Free radical chemistry of coal liquefaction: role of molecular hydrogen

Model compounds containing the types of carboncarbon bonds thought to be present in coal were pyrolyzed in the presence of tetralin and molecular hydrogen at 450 °C. The relative rates of conversion of the model structures are predictable from the bond dissociation energies of the compounds. Conversion of dibenzyl in the presence of both tetralin and molecular hydrogen or in the presence of hydrogen alone proceeds along two parallel reaction paths. Toluene is produced by a thermal cracking reaction in which the rate-controlling step is the thermal cleavage of the β-bond in dibenzyl. Benzene and ethylbenzene are produced by a hydrocracking reaction. The rate of the hydrocracking reaction is directly proportional to the hydrogen pressure. The strong bond in diphenyl is hydrocracked in a system containing both molecular hydrogen and a source of free radicals.

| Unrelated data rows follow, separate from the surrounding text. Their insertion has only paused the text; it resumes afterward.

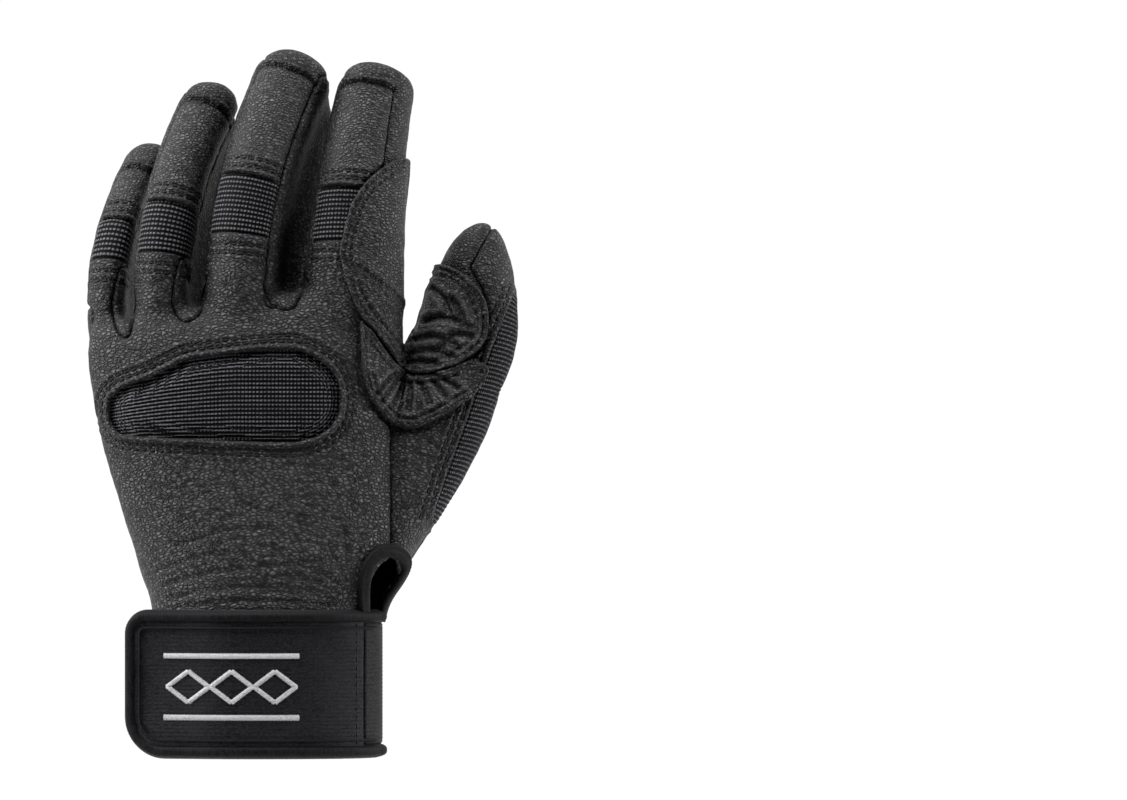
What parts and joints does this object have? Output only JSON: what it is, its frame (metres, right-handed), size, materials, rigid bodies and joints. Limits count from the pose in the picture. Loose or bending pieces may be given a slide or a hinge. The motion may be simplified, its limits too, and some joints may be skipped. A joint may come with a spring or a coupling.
{
  "type": "climbing glove",
  "caption": "Full-finger leather rope glove in its worn form, open at the cuff, with stretch cloth over the knuckles, a clip hole at the wrist and a closure strap.",
  "frame": {"origin": "middle of the open cuff, level with the strap's lower edge, where the glove is held", "axes": "+Z along the hand to the fingertips, -Y the way the back of the hand faces, +X to the thumb"},
  "size_m": [0.1441, 0.0716, 0.2367],
  "materials": {
    "leather": "satin, pebbled",
    "stretch_cloth": "ribbed, matte",
    "binding_tape": "ribbed, matte",
    "webbing": "ribbed, matte"
  },
  "bodies": {
    "root": {"finger_back_little": "leather", "finger_back_ring": "leather", "finger_back_middle": "leather", "finger_back_index": "leather", "finger_front_little": "leather", "finger_front_ring": "leather", "finger_front_middle": "leather", "finger_front_index": "leather", "strip_little_ring": "leather", "strip_ring_middle": "leather", "strip_middle_index": "leather", "thumb_front": "leather", "thumb_panel": "leather", "palm_panel": "leather", "back_panel": "leather", "index_patch": "leather", "web_patch": "leather", "thumb_patch": "leather", "finger_stretch_little": "stretch_cloth", "finger_stretch_ring": "stretch_cloth", "finger_stretch_middle": "stretch_cloth", "finger_stretch_index": "stretch_cloth", "thumb_stretch": "stretch_cloth", "knuckle_stretch": "stretch_cloth", "notch_binding": "binding_tape", "strap_binding": "binding_tape", "strap_tab": "webbing", "strap_elastic": "webbing"}
  },
  "joints": []
}
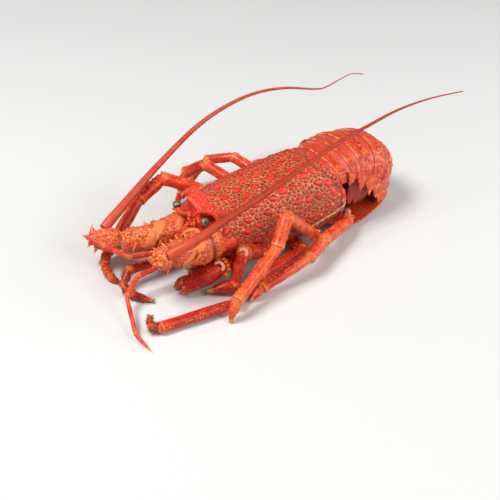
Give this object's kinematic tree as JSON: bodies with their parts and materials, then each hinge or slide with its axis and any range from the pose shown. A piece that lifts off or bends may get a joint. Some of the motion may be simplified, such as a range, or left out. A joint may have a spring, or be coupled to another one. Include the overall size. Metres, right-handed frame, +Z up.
{
  "type": "cooked crayfish",
  "caption": "Whole cooked spiny crayfish lying on its breast, with scaly shell, long swept-back feelers, bent walking legs and tail curled under.",
  "frame": {"origin": "on the table plane, at the middle of the flat of the breast, under the body shell", "axes": "+Y from head to tail along the body, +Z up out of the back, +X to the animal's left side"},
  "size_m": [0.1434, 0.2996, 0.0854],
  "materials": {
    "carapace_shell": "cooked red shell with raised scales, half matt",
    "tail_shell": "smooth cooked orange-red shell, wet gloss",
    "leg_shell": "cooked orange-red shell, wet gloss",
    "feeler_shell": "cooked red shell, ringed and spiny, half matt",
    "eye_surface": "dark glossy eye"
  },
  "bodies": {
    "root": {"antenna_base_left": "feeler_shell", "antenna_base_right": "feeler_shell", "antenna_whip_left": "feeler_shell", "antenna_whip_right": "feeler_shell", "antennule_left": "feeler_shell", "antennule_right": "feeler_shell", "carapace": "carapace_shell", "eye_left": "eye_surface", "eye_right": "eye_surface", "leg_left_1": "leg_shell", "leg_left_2": "leg_shell", "leg_left_3": "leg_shell", "leg_left_4": "leg_shell", "leg_left_5": "leg_shell", "leg_right_1": "leg_shell", "leg_right_2": "leg_shell", "leg_right_3": "leg_shell", "leg_right_4": "leg_shell", "leg_right_5": "leg_shell", "mouth_leg_left": "leg_shell", "mouth_leg_right": "leg_shell", "tail_fan_inner_left": "tail_shell", "tail_fan_inner_right": "tail_shell", "tail_fan_middle": "tail_shell", "tail_fan_outer_left": "tail_shell", "tail_fan_outer_right": "tail_shell", "tail_ring_1": "tail_shell", "tail_ring_2": "tail_shell", "tail_ring_3": "tail_shell", "tail_ring_4": "tail_shell", "tail_ring_5": "tail_shell", "tail_ring_6": "tail_shell"}
  },
  "joints": []
}
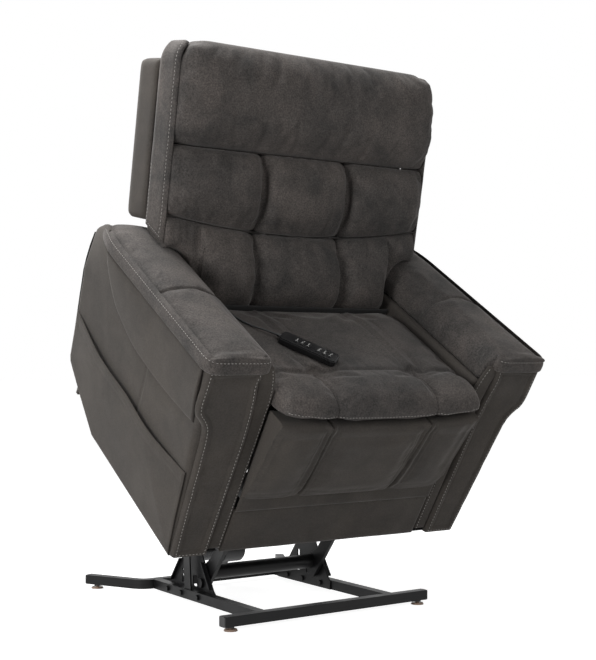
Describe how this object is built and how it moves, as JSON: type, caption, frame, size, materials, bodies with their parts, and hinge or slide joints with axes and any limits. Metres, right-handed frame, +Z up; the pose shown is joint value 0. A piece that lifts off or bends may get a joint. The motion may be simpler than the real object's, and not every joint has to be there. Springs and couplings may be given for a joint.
{
  "type": "lift recliner chair",
  "caption": "Power lift recliner with padded arms, three-row backrest and folding footrest, raised and tilted on a steel lifting base.",
  "frame": {"origin": "centre of the bounding box's bottom face, on the floor", "axes": "+Z up, -Y towards the sitter's front, +X to the sitter's left"},
  "size_m": [1.004, 0.9809, 1.4223],
  "materials": {
    "black_steel": "black powder coat",
    "black_plastic": "moulded",
    "plated_steel": "zinc plated",
    "motor_paint": "satin paint",
    "timber": "plywood and beech",
    "upholstery": "brushed faux suede, charcoal brown",
    "button_plastic": "moulded, white symbols"
  },
  "bodies": {
    "base": {"front_rail": "black_steel", "side_rail_left": "black_steel", "side_rail_right": "black_steel", "rear_rail": "black_steel", "rail_end_caps": "black_plastic", "levelling_feet": "black_plastic", "lift_tower_left": "black_steel", "lift_tower_right": "black_steel", "tower_bolts": "plated_steel", "actuator_base_bracket": "black_steel", "base_pivot_pins": "plated_steel"},
    "lift_arms": {"lift_arm_left": "black_steel", "lift_arm_right": "black_steel", "torque_tube": "black_steel"},
    "control_link_left_body": {"control_link_left": "black_steel"},
    "control_link_right_body": {"control_link_right": "black_steel"},
    "lift_actuator": {"lift_gearbox": "black_plastic", "lift_motor": "motor_paint", "lift_outer_tube": "motor_paint"},
    "lift_rod_body": {"lift_rod": "plated_steel"},
    "recline_rod_body": {"recline_rod": "plated_steel"},
    "backrest": {"back_frame": "black_steel", "back_shell": "upholstery", "back_boxing": "upholstery", "headrest_cushion": "upholstery", "middle_back_cushion": "upholstery", "lumbar_cushion": "upholstery"},
    "footrest_arm_pair": {"footrest_arms": "black_steel"},
    "footrest_link_pair": {"footrest_links": "black_steel"},
    "footrest_board": {"footrest_pad": "upholstery"},
    "button_1": {"handset_button_1": "button_plastic"},
    "button_2": {"handset_button_2": "button_plastic"},
    "button_3": {"handset_button_3": "button_plastic"},
    "button_4": {"handset_button_4": "button_plastic"},
    "button_5": {"handset_button_5": "button_plastic"},
    "button_6": {"handset_button_6": "button_plastic"},
    "chair_body": {"chassis_frame": "black_steel", "chassis_pivot_bolts": "plated_steel", "seat_frame": "timber", "seat_springs": "plated_steel", "seat_cushion": "upholstery", "front_apron": "upholstery", "rear_panel": "upholstery", "control_box": "black_plastic", "arm_frame_left": "timber", "arm_frame_right": "timber", "arm_side_panel_left": "upholstery", "arm_side_panel_right": "upholstery", "arm_front_panel_left": "upholstery", "arm_front_panel_right": "upholstery", "arm_inner_panel_left": "upholstery", "arm_inner_panel_right": "upholstery", "arm_pad_left": "upholstery", "arm_pad_right": "upholstery", "arm_cover_flap_left": "upholstery", "arm_cover_flap_right": "upholstery", "side_pocket": "upholstery", "handset_body": "black_plastic", "handset_cord": "black_plastic", "recline_actuator": "black_plastic"}
  },
  "joints": [
    {"name": "lift", "type": "hinge", "parent": "base", "child": "lift_arms", "pos_m": [0, 0.099, 0.056], "axis": [1, 0, 0], "range_deg": [0, 43.25]},
    {"name": "body_tilt", "type": "hinge", "parent": "lift_arms", "child": "chair_body", "pos_m": [0, -0.09483, 0.29793], "axis": [-1, 0, 0], "range_deg": [0, 75.25]},
    {"name": "control_link_left_swing", "type": "hinge", "parent": "base", "child": "control_link_left_body", "pos_m": [0.192, 0.141, 0.14], "axis": [1, 0, 0], "range_deg": [0, 42.8]},
    {"name": "control_link_right_swing", "type": "hinge", "parent": "base", "child": "control_link_right_body", "pos_m": [-0.192, 0.141, 0.14], "axis": [1, 0, 0], "range_deg": [0, 42.8]},
    {"name": "actuator_swing", "type": "hinge", "parent": "base", "child": "lift_actuator", "pos_m": [0, 0.316, 0.056], "axis": [1, 0, 0], "range_deg": [0, 31.54]},
    {"name": "lift_rod_stroke", "type": "slide", "parent": "lift_actuator", "child": "lift_rod_body", "axis": [0, 0.6852, -0.7283], "range_m": [0, 0.08255]},
    {"name": "recline", "type": "hinge", "parent": "chair_body", "child": "backrest", "pos_m": [0, 0.12104, 0.76959], "axis": [-1, 0, 0], "range_deg": [0, 35]},
    {"name": "recline_rod_stroke", "type": "slide", "parent": "chair_body", "child": "recline_rod_body", "axis": [0, -0.848, -0.5299], "range_m": [0, 0.0632]},
    {"name": "footrest_swing", "type": "hinge", "parent": "chair_body", "child": "footrest_arm_pair", "pos_m": [0, -0.28974, 0.48343], "axis": [-1, 0, 0], "range_deg": [0, 85]},
    {"name": "footrest_link_swing", "type": "hinge", "parent": "footrest_arm_pair", "child": "footrest_link_pair", "pos_m": [0, -0.19701, 0.33502], "axis": [1, 0, 0], "range_deg": [0, 155]},
    {"name": "footrest_board_turn", "type": "hinge", "parent": "footrest_link_pair", "child": "footrest_board", "pos_m": [0, -0.30798, 0.44845], "axis": [-1, 0, 0], "range_deg": [0, 155]},
    {"name": "button_1_press", "type": "slide", "parent": "chair_body", "child": "button_1", "axis": [0, 0.5299, -0.848], "range_m": [0, 0.0012], "stiffness_N_per_m": 700},
    {"name": "button_2_press", "type": "slide", "parent": "chair_body", "child": "button_2", "axis": [0, 0.5299, -0.848], "range_m": [0, 0.0012], "stiffness_N_per_m": 700},
    {"name": "button_3_press", "type": "slide", "parent": "chair_body", "child": "button_3", "axis": [0, 0.5299, -0.848], "range_m": [0, 0.0012], "stiffness_N_per_m": 700},
    {"name": "button_4_press", "type": "slide", "parent": "chair_body", "child": "button_4", "axis": [0, 0.5299, -0.848], "range_m": [0, 0.0012], "stiffness_N_per_m": 700},
    {"name": "button_5_press", "type": "slide", "parent": "chair_body", "child": "button_5", "axis": [0, 0.5299, -0.848], "range_m": [0, 0.0012], "stiffness_N_per_m": 700},
    {"name": "button_6_press", "type": "slide", "parent": "chair_body", "child": "button_6", "axis": [0, 0.5299, -0.848], "range_m": [0, 0.0012], "stiffness_N_per_m": 700}
  ],
  "couplings": [
    {"joint": "body_tilt", "follows": "lift", "ratio": 1.7398},
    {"joint": "control_link_left_swing", "follows": "lift", "ratio": 0.98953},
    {"joint": "control_link_right_swing", "follows": "lift", "ratio": 0.98953},
    {"joint": "actuator_swing", "follows": "lift", "ratio": 0.72917},
    {"joint": "lift_rod_stroke", "follows": "lift", "m_per_rad": 0.10936},
    {"joint": "recline_rod_stroke", "follows": "recline", "m_per_rad": 0.10346},
    {"joint": "footrest_link_swing", "follows": "footrest_swing", "ratio": 1.8235},
    {"joint": "footrest_board_turn", "follows": "footrest_swing", "ratio": 1.8235}
  ]
}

These studies on model coal structures offer firm evidence that molecular hydrogen can participate directly in free radical reactions under coal liquefaction conditions. Under some conditions molecular hydrogen can compete with a good donor solvent to stabilize the thermally produced free radicals. Molecular hydrogen can also promote some hydrocracking reactions in coal liquefaction that do not occur to an appreciable extent in the presence of only donor.